> _Provided material_
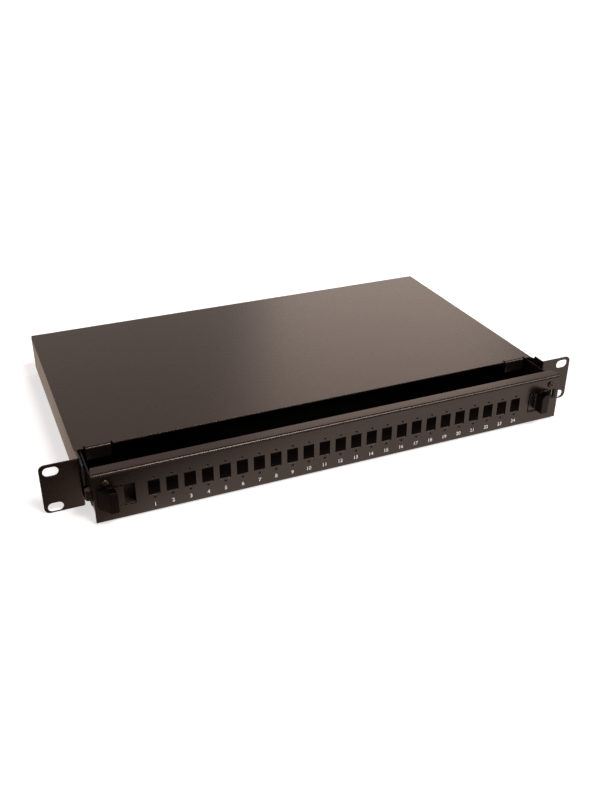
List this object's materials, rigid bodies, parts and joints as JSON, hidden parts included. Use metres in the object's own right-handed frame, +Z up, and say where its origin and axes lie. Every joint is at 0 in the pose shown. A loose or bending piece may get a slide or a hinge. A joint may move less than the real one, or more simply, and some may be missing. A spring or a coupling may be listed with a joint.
{
  "type": "sliding fibre patch panel",
  "caption": "Rack-mount fibre patch panel: a flat steel case with ears and a latched sliding drawer with adapter ports in its front.",
  "frame": {"origin": "bottom centre of the whole part: midway between the ears, midway from the finger tabs to the earth stud's end, at the ears' lower edge", "axes": "+X to the right along the ears as seen from the front, +Y into the rack, +Z up; the ports face -Y"},
  "size_m": [0.4826, 0.2978, 0.0435],
  "materials": {
    "case_paint": "satin dark brown-black powder coat",
    "panel_paint": "satin dark brown-black powder coat",
    "black_plastic": "moulded black plastic",
    "white_plastic": "moulded off-white plastic",
    "smoke_plastic": "thin clear plastic",
    "nylon": "natural grey nylon",
    "rubber": "black rubber",
    "dark_steel": "blackened steel",
    "zinc": "zinc-plated steel",
    "brass": "plain brass"
  },
  "bodies": {
    "chassis": {"chassis_base": "case_paint", "top_cover": "case_paint", "cover_screw_left": "dark_steel", "cover_screw_middle": "dark_steel", "cover_screw_right": "dark_steel", "earth_stud": "zinc", "earth_washer": "zinc", "earth_nut": "brass", "glide_strip_left": "nylon", "glide_strip_right": "nylon", "cable_grommet_left": "rubber", "cable_grommet_right": "rubber", "blanking_plug_left": "rubber", "blanking_plug_right": "rubber"},
    "drawer": {"drawer_tray": "case_paint", "front_panel": "panel_paint", "splice_tray": "white_plastic", "splice_tray_lid": "smoke_plastic", "splice_holder_front": "nylon", "splice_holder_rear": "nylon", "fibre_ring_front_left": "black_plastic", "fibre_ring_front_right": "black_plastic", "fibre_ring_rear_left": "black_plastic", "fibre_ring_rear_right": "black_plastic", "tie_mount_left": "black_plastic", "tie_mount_right": "black_plastic", "tray_stud_left": "zinc", "tray_stud_right": "zinc", "tray_nut_left": "black_plastic", "tray_nut_right": "black_plastic", "panel_screw_left": "dark_steel", "panel_screw_right": "dark_steel", "panel_nut_left": "zinc", "panel_nut_right": "zinc", "drawer_pad_left": "nylon", "drawer_pad_right": "nylon", "latch_housing_left": "black_plastic", "latch_housing_right": "black_plastic"},
    "latch_left": {"latch_slider_left": "panel_paint", "finger_tab_left": "black_plastic"},
    "latch_right": {"latch_slider_right": "panel_paint", "finger_tab_right": "black_plastic"}
  },
  "joints": [
    {"name": "drawer_slide", "type": "slide", "parent": "chassis", "child": "drawer", "axis": [0, 1, 0], "range_m": [-0.1691, 0.0289]},
    {"name": "latch_left_slide", "type": "slide", "parent": "drawer", "child": "latch_left", "axis": [1, 0, 0], "range_m": [0, 0.0074]},
    {"name": "latch_right_slide", "type": "slide", "parent": "drawer", "child": "latch_right", "axis": [1, 0, 0], "range_m": [0, 0.0074]}
  ]
}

> _Direction_
Return all lines containing the word "frame".

> _Written answer_
List this object's materials, rigid bodies, parts and joints as JSON, hidden parts included. Use metres in the object's own right-handed frame, +Z up, and say where its origin and axes lie. Every joint is at 0 in the pose shown. A loose or bending piece may get a slide or a hinge. A joint may move less than the real one, or more simply, and some may be missing. A spring or a coupling may be listed with a joint.
  "frame": {"origin": "bottom centre of the whole part: midway between the ears, midway from the finger tabs to the earth stud's end, at the ears' lower edge", "axes": "+X to the right along the ears as seen from the front, +Y into the rack, +Z up; the ports face -Y"},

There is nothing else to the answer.